In later years, when the commodore was pressing for re-employment after his term of suspension, the Chesapeake’s Marine Captain John Hall unburdened his conscience by disclosing to Barron that the Judge Advocate had written both his own and Gordon’s defenses. Indeed, stories were circulated around Norfolk that Charles Gordon himself had often been heard to boast of Tazewell’s uncommon favor.
After the trial, Barron entered the merchant service and remained abroad until 1818, when he returned to the United States and again sought service in the Navy. The majority of naval officers opposed his readmission, most particularly Decatur, who was then on the Board of Naval Commissioners. Barron felt that his court-martial sentence had been “cruel and unmerited” and that the principal officers, by refusing him service, were adding injuries to what they had already done to him in the past. Always a jealous man, he brooded on his wrongs and became extremely touchy.
In reply to a real or fancied insult by Decatur, Barron commenced a correspondence that was exasperating and inflammatory on both sides. It eventually led him to challenge Decatur to a duel, which, according to the customs of the day, was the only way for men of honor to settle a dispute. Though in this case, Barron was considered the aggressor, Decatur’s conduct was not above reproach.
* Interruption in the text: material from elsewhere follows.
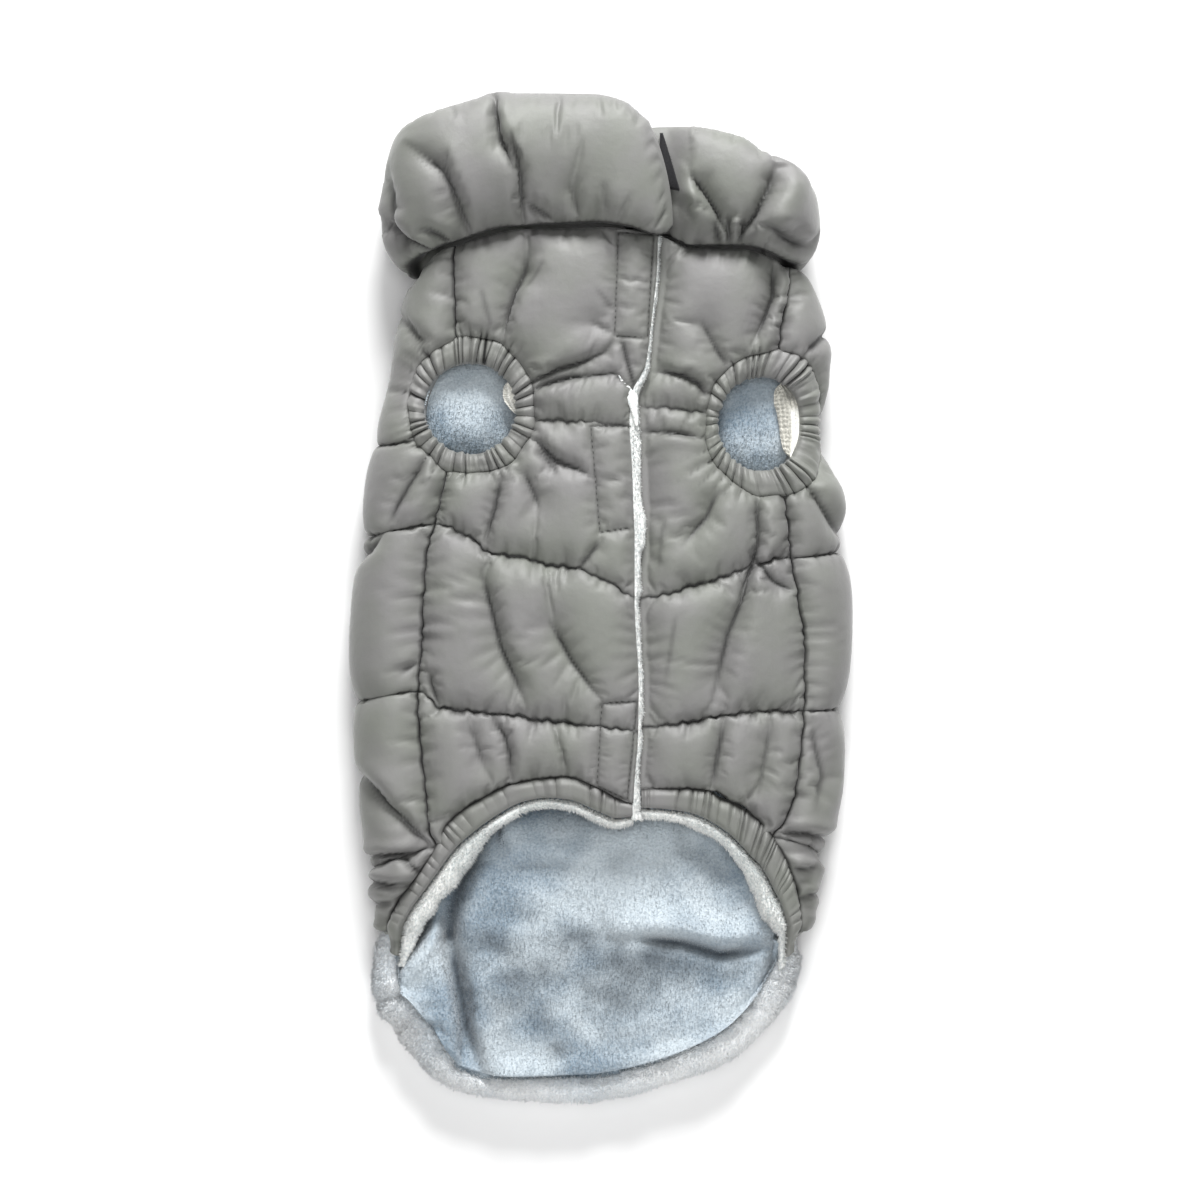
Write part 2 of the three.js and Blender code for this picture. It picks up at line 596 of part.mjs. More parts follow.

On 22 March 1820, the duel took place at Bladensburg. Decatur was mortally wounded and died 12 hours later at his home. Barron was wounded in the thigh, but soon recovered. Shortly afterward, he was restored to active duty, but in spite of all his requests, he never commanded a ship or went to sea again. He served as commandant of the Norfolk and Philadelphia navy yards, and as governor of the naval asylum at Philadelphia; and died in 1851 at the venerable age of 83, the Navy’s senior officer.
Yet, even today, public sentiment and the official record are in want of correction. The Index for General Courts Martial and Courts of Inquiry, 1799-1861, declares Barron’s culpability as “Neglect of duty, and failing to encourage his men on board the Frigate Chesapeake— Confirmed: Thos. Jefferson.”